Successor Feature-Based Transfer Reinforcement Learning for Video Rate Adaptation with Heterogeneous QoE Preferences
Kexin Tang,Nuowen Kan,Yuankun Jiang,Chenglin Li,Wenrui Dai,Junni Zou,Hongkai Xiong
DOI: https://doi.org/10.1109/tmm.2023.3331487
IF: 7.3
2024-01-01
IEEE Transactions on Multimedia
Abstract:In adaptive video streaming, the design of an adaptive bitrate (ABR) strategy is critical for the quality-of-experience (QoE) perceived by users. Though current learning-based ABR algorithms achieve state-of-the-art performance for users with a given QoE metric setting for training, they may unfortunately suffer the poor generalization issue for other users with different QoE preferences. Besides, how to quantitatively characterize the distinct QoE preference for a user has also not been extensively studied yet. In this paper, we propose STEER, a successor feature-based transfer reinforcement learning framework for fast learning the ABR strategies on heterogeneous QoE preferences. Specifically, we first develop a QoE preference analysis scheme to infer the personal QoE preference of a single user based on the user's actual viewing history. We then formulate the personalized QoE maximization problem as a reinforcement learning (RL) task, which optimizes the ABR strategy to maximize the overall QoE perceived by the user. Further, we model the QoE maximization problem for multiple users with heterogeneous QoE preferences as a multi-task RL problem, with each task distinguished by the user-distinct QoE preference.
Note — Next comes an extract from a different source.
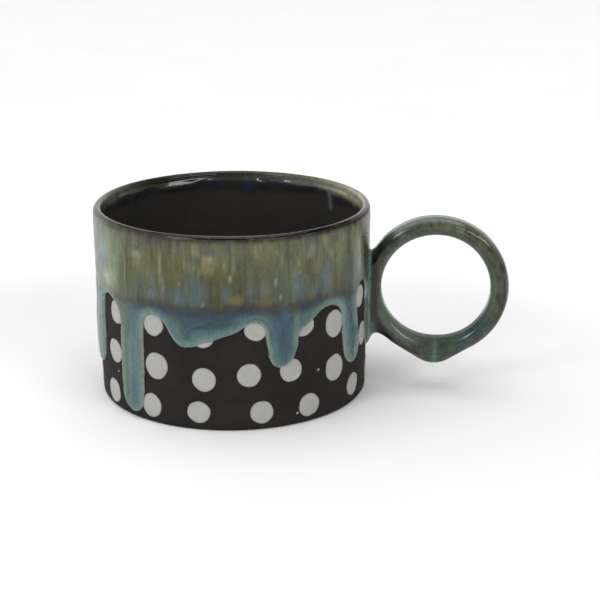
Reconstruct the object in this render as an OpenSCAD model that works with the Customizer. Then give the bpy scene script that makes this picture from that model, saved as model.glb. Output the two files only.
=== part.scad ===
// Low stoneware mug: a tapered cup with a ring handle, slip dots under a
// running glaze, and a glossy dark liner.
// Millimetres. +Z is up, +X points at the handle, and the origin is in the
// middle of the foot, on the surface that the mug stands on.

/* [Cup] */
// Outer diameter over the glazed rim
rim_d = 104; // [102:0.5:108]
// Outer diameter of the bare clay at the foot
foot_d = 101.2; // [98:0.2:102]
// Height from the foot to the top of the lip
cup_h = 72; // [66:0.5:90]
// Clay thickness of the wall just below the lip
wall_top_t = 2.2; // [2:0.1:3.2]
// Clay thickness of the wall at the floor
wall_foot_t = 3; // [2.6:0.1:5]
// Thickness of the floor slab
floor_t = 4.2; // [3:0.1:7]
// Radius that the corner coil is smoothed to inside
corner_r = 4; // [2:0.5:7]
// Rounding of the foot edge
foot_edge_r = 1.2; // [0.6:0.1:2]

/* [Handle] */
// Distance from the middle of the cup to the middle of the ring
ring_x = 77; // [76.5:0.1:78]
// Height of the middle of the ring
ring_z = 40.4; // [38:0.1:44]
// Radius of the line through the middle of the coil
ring_r = 23.9; // [23.6:0.1:24.5]
// Half thickness of the coil, in the plane of the ring
coil_a = 2.9; // [2.6:0.1:3.4]
// Half width of the coil, across the plane of the ring
coil_b = 4.2; // [3.6:0.1:5]
// How far the pinched point stands out below the ring
point_h = 2.7; // [1.5:0.1:4]
// Radius of the hollow above the upper fillet
fillet_up_r = 2.1; // [1.8:0.1:3]
// Radius of the hollow below the lower fillet
fillet_low_r = 5; // [3.5:0.1:6]

/* [Slip and glaze] */
// Diameter of a slip dot
dot_d = 8.9; // [6:0.1:10]
// Thickness of the slip dots
dot_t = 0.3; // [0.2:0.05:0.5]
// Thickness of the running glaze on the outside
glaze_t = 0.8; // [0.6:0.05:1]
// Height of the lower edge of the glaze band
band_z = 34.5; // [30:0.5:40]
// Thickness of the liner glaze
liner_t = 0.3; // [0.2:0.05:0.4]
// Thickness of the lighter glaze that laps over the rim
lap_t = 0.3; // [0.2:0.05:0.4]
// Thickness of the glaze on the handle
skin_t = 0.5; // [0.3:0.05:0.6]

/* [Hidden] */
$fn = 96;

// Radii of the clay, and the circle that rounds the lip.
r_foot = foot_d / 2;
r_rim = rim_d / 2 - glaze_t;
function r_out(z) = r_foot + (r_rim - r_foot) * z / cup_h;
lip_r = wall_top_t / 2;
lip_z = cup_h - liner_t - lip_r;
lip_x = r_out(lip_z) - lip_r;
r_floor = r_foot - wall_foot_t;
r_in_top = lip_x - lip_r;
function r_in(z) = r_floor + (r_in_top - r_floor) * (z - floor_t) / (lip_z - floor_t);
corner_x = r_in(floor_t + corner_r) - corner_r;

// Lowest height that the outer glaze may reach.
foot_clear = 1.8;

// Slip dots, as [direction, height]: three uneven rows, spaced by hand.
dots = [
    // lower row
    [-166, 7.5], [-143, 6.2], [-119, 6.8], [-98, 7.1], [-72, 7], [-51, 6.7], [-24, 7.8],
    [0, 7], [22, 7.6], [46, 6.6], [69, 7.2], [92, 6.9], [115, 7.7], [138, 7], [164, 6.8],
    // middle row
    [-165, 24], [-141, 23], [-116, 22.5], [-95, 19.6], [-77, 21.2], [-60, 21.4], [-37, 18],
    [-15, 25.4], [17, 23.2], [37, 21.6], [59, 19.8], [81, 22], [104, 20.8], [127, 22.4],
    [149, 20.4], [172, 21.8],
    // upper row, partly under the glaze
    [-162, 38.4], [-139, 38.4], [-117, 37.6], [-95, 35.6], [-75, 37.6], [-53, 38.4],
    [-37, 35.4], [-17, 40.8], [15, 39.4], [32, 36.6], [54, 38], [76, 36.4], [98, 38.2],
    [120, 36], [143, 38.4], [172, 37]];

// Runs of the outer glaze, as [direction, width, height of the tip].
runs = [
    [-161, 7, 14], [-129, 9, 2.4], [-103, 12, 31], [-92, 12, 33], [-63, 11, 23], [-26, 9.5, 16.5],
    [-10, 8, 38], [10, 6, 34], [24, 7, 27], [44, 12, 31], [65, 8.5, 15], [88, 11, 29.5],
    [109, 7, 21], [132, 9, 7.5], [155, 10, 30], [180, 7, 24]];

// Bare arches between the runs, as [direction, width, height of the top].
arches = [
    [-144, 9, 43.5], [-117, 8.5, 42], [-76, 6, 40.5], [-40, 13, 42.5], [-16.5, 6, 45.4],
    [34, 9, 41], [55, 6, 39.5], [99, 7, 40], [121, 8.5, 42.5], [144, 8, 40.5], [168, 9, 41.5]];

// Runs of the lapped glaze down the inside, as [direction, width, height of the tip].
inner_runs = [[20, 6, 54], [38, 4, 49], [57, 7, 55], [80, 4, 51], [101, 7, 56], [128, 5, 57],
              [160, 6, 58], [-150, 5, 57], [-110, 6, 58], [-75, 5, 56], [-40, 6, 57]];

// Puts a flat shape, drawn as across and up, out through the wall in direction a.
module through_wall(a, depth = 12)
    rotate([0, 0, a]) translate([r_foot - depth / 2, 0, 0])
        rotate([90, 0, 90]) linear_extrude(height = depth) children();

// A cone-shaped shell on the outside of the clay, t thick, from z0 to z1.
module outer_shell(t, z0, z1)
    rotate_extrude()
        polygon([[r_out(z0), z0], [r_out(z0) + t, z0], [r_out(z1) + t, z1], [r_out(z1), z1]]);

// The solid cone inside the outer face of the clay.
module clay_cone()
    rotate_extrude($fn = 288)
        polygon([[0, -5], [r_out(-5), -5], [r_out(cup_h + 5), cup_h + 5], [0, cup_h + 5]]);

// Run or arch outlines, with a round end.
module run_2d(w, tip)
    union() {
        translate([0, tip + w / 2]) circle(d = w);
        translate([-w / 2, tip + w / 2]) square([w, cup_h - tip - w / 2]);
    }
module arch_2d(w, top)
    union() {
        translate([0, top - w / 2]) circle(d = w);
        translate([-w / 2, 0]) square([w, top - w / 2]);
    }

// Everywhere that the running glaze reaches: the band and the runs, less the
// bare arches.
module glaze_reach()
    difference() {
        union() {
            translate([0, 0, band_z]) cylinder(r = rim_d, h = cup_h);
            for (d = runs) through_wall(d[0]) run_2d(d[1], d[2]);
        }
        for (d = arches) through_wall(d[0]) arch_2d(d[1], d[2]);
    }

// The hollow of the cup, shrunk by g, as half a section.
module hollow_2d(g)
    union() {
        polygon([[0, floor_t + g], [corner_x, floor_t + g],
                 [corner_x + corner_r - g, floor_t + corner_r],
                 [r_in(lip_z) - g, lip_z], [0, lip_z]]);
        translate([corner_x, floor_t + corner_r]) circle(r = corner_r - g);
    }

// Section of the ring coil, grown by g.
module coil_2d(g)
    union() {
        for (s = [-1, 1]) translate([ring_r, s * (coil_b - coil_a)]) circle(r = coil_a + g);
        translate([ring_r - coil_a - g, -(coil_b - coil_a)])
            square([2 * (coil_a + g), 2 * (coil_b - coil_a)]);
    }

// The ring, grown by g, with its axis along Y.
module ring_solid(g)
    translate([ring_x, 0, ring_z]) rotate([90, 0, 0]) rotate_extrude($fn = 288) coil_2d(g);

// The pinched point below the ring: two flanks that leave the ring at a
// tangent and a small round nose, drawn in the plane of the ring.
module point_solid(g) {
    ro = ring_r + coil_a + g;
    nose = 1.2 + g;
    tip = ro + point_h - nose;
    a = acos((ro - nose) / tip);
    translate([ring_x, 0, ring_z]) rotate([90, 0, 0])
        translate([0, 0, -(coil_b - 1.4 + g)]) linear_extrude(height = 2 * (coil_b - 1.4 + g))
            union() {
                polygon([[-ro * sin(a), -ro * cos(a)], [-nose * sin(a), -tip - nose * cos(a)],
                         [nose * sin(a), -tip - nose * cos(a)], [ro * sin(a), -ro * cos(a)],
                         [0, -ring_r]]);
                translate([0, -tip]) circle(r = nose);
            }
}

// A fillet between the wall and the ring, grown by g: s is 1 above and -1
// below, and r is the radius of the hollow that smooths it.
module fillet_solid(g, s, r) {
    ro = ring_r + coil_a + g;
    xw = r_out(ring_z) + g;
    q = r - g;
    up = sqrt(pow(ro + q, 2) - pow(ring_x - xw - q, 2));
    translate([0, coil_b - 0.8 + g, ring_z]) rotate([90, 0, 0])
        linear_extrude(height = 2 * (coil_b - 0.8 + g))
            difference() {
                polygon([[xw - 3, 0], [xw - 3, s * up], [xw + q, s * up], [ring_x, 0]]);
                translate([xw + q, s * up]) circle(r = q);
                translate([ring_x, 0]) circle(r = ring_r);
            }
}

// The whole handle in the round, grown by g.
module handle_total(g) {
    ring_solid(g);
    point_solid(g);
    fillet_solid(g, 1, fillet_up_r);
    fillet_solid(g, -1, fillet_low_r);
}

// Straight tapered wall with a round lip and an eased foot edge.
module cup_wall()
    color([0.18, 0.16, 0.15])
    rotate_extrude() union() {
        polygon([[r_floor, 0], [r_out(foot_edge_r) - foot_edge_r, 0],
                 [r_out(foot_edge_r), foot_edge_r], [r_out(lip_z), lip_z],
                 [r_in(lip_z), lip_z], [r_floor, floor_t]]);
        translate([r_out(foot_edge_r) - foot_edge_r, foot_edge_r]) circle(r = foot_edge_r);
        translate([lip_x, lip_z]) circle(r = lip_r);
    }

// Round slab set inside the wall.
module cup_floor()
    color([0.2, 0.18, 0.17])
    cylinder(r = r_floor, h = floor_t);

// Coil of clay smoothed into the corner between the wall and the floor.
module corner_coil()
    color([0.22, 0.2, 0.18])
    rotate_extrude() difference() {
        polygon([[corner_x, floor_t], [r_floor, floor_t],
                 [corner_x + corner_r, floor_t + corner_r], [corner_x, floor_t + corner_r]]);
        translate([corner_x, floor_t + corner_r]) circle(r = corner_r);
    }

// Ring of clay coil with its pinched point and a seat cut to the wall.
module handle_ring()
    color([0.2, 0.18, 0.16])
    difference() {
        union() { ring_solid(0); point_solid(0); }
        clay_cone();
    }

// The two fillets of soft clay that key the ring to the wall.
module handle_fillets()
    color([0.24, 0.21, 0.19])
    difference() {
        union() {
            fillet_solid(0, 1, fillet_up_r);
            fillet_solid(0, -1, fillet_low_r);
        }
        ring_solid(0);
        clay_cone();
    }

// Dots of pale slip on the outside of the wall, as far as they show: the glaze
// has taken up the slip that it ran over.
module slip_dots()
    color([0.72, 0.72, 0.7])
    difference() {
        intersection() {
            outer_shell(dot_t, foot_clear, 48);
            union() for (d = dots) through_wall(d[0]) translate([0, d[1]]) circle(d = dot_d);
        }
        glaze_reach();
        handle_total(skin_t);
    }

// Dark glaze over the whole inside and over the lip.
module liner_glaze()
    color([0.07, 0.07, 0.08])
    rotate_extrude() union() {
        difference() { hollow_2d(0); hollow_2d(liner_t); }
        intersection() {
            difference() {
                translate([lip_x, lip_z]) circle(r = lip_r + liner_t);
                translate([lip_x, lip_z]) circle(r = lip_r);
            }
            translate([lip_x - 5, lip_z]) square([10, 5]);
        }
    }

// Lighter glaze that laps over the rim and runs a little way down inside.
module inner_rim_glaze()
    color([0.34, 0.35, 0.22])
    intersection() {
        rotate_extrude()
            polygon([[r_in(46) - liner_t, 46], [r_in(lip_z) - liner_t, lip_z],
                     [r_in(lip_z) - liner_t - lap_t, lip_z], [r_in(46) - liner_t - lap_t, 46]]);
        union() {
            translate([0, 0, cup_h - 10]) cylinder(r = r_foot + 5, h = 20);
            for (d = inner_runs) through_wall(d[0], 14) run_2d(d[1], d[2]);
        }
    }

// Running glaze on the outside: a band below the lip, runs that end in round
// drips, and bare arches between them.
module outer_glaze()
    color([0.36, 0.45, 0.43])
    difference() {
        intersection() {
            outer_shell(glaze_t, foot_clear, lip_z);
            glaze_reach();
        }
        handle_total(skin_t);
    }

// Glaze over the ring, its point and the fillets.
module handle_glaze()
    color([0.22, 0.28, 0.26])
    difference() {
        union() handle_total(skin_t);
        union() handle_total(0);
        clay_cone();
    }

cup_wall();
cup_floor();
corner_coil();
handle_ring();
handle_fillets();
slip_dots();
liner_glaze();
inner_rim_glaze();
outer_glaze();
handle_glaze();
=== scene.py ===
import math

import bpy
import numpy as np
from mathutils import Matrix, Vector, kdtree


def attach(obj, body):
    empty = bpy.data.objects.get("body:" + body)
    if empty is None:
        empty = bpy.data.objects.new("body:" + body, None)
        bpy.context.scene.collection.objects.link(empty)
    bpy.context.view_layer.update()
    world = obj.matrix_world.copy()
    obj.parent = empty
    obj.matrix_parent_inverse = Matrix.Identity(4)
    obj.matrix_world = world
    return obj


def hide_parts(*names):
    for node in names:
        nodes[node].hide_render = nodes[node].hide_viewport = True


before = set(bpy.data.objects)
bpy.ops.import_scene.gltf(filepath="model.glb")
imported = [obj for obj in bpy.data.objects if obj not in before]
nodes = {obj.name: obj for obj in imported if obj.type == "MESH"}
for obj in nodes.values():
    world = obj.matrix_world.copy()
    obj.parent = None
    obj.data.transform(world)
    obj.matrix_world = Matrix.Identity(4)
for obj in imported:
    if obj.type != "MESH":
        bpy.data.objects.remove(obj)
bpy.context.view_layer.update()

scene = bpy.context.scene
PI = math.pi

# ---------------------------------------------------------------- sizes, mm
CUP_H = 72.0
R_FLOOR, FLOOR_T, CORNER_R = 47.6, 4.2, 4.0
LIP_R, LIP_Z = 1.1, 70.6
LINER_T = 0.3
RING_X, RING_Z, RING_R = 77.0, 40.4, 23.9
RING_A, RING_B = 3.4, 4.75          # half thickness and half width of the glazed coil


def r_clay(z):
    return 50.6 + 0.6 * np.asarray(z, float) / 72.0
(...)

To efficiently address this problem, the proposed STEER solves for each RL-based ABR task by learning its optimal successor feature (SF) function, which can be exploited as shared knowledge across tasks to facilitate the transfer between tasks. With SF functions, STEER can quickly evaluate the optimal policies of previously learned tasks on a new task, and further use the generalized policy improvement operation to obtain a jumpstart policy. Both theoretically and empirically, we show that this jumpstart policy is a good initial policy with a performance guarantee for better generalization in the new task, and can also lead to a faster convergence to the optimal policy of the new task.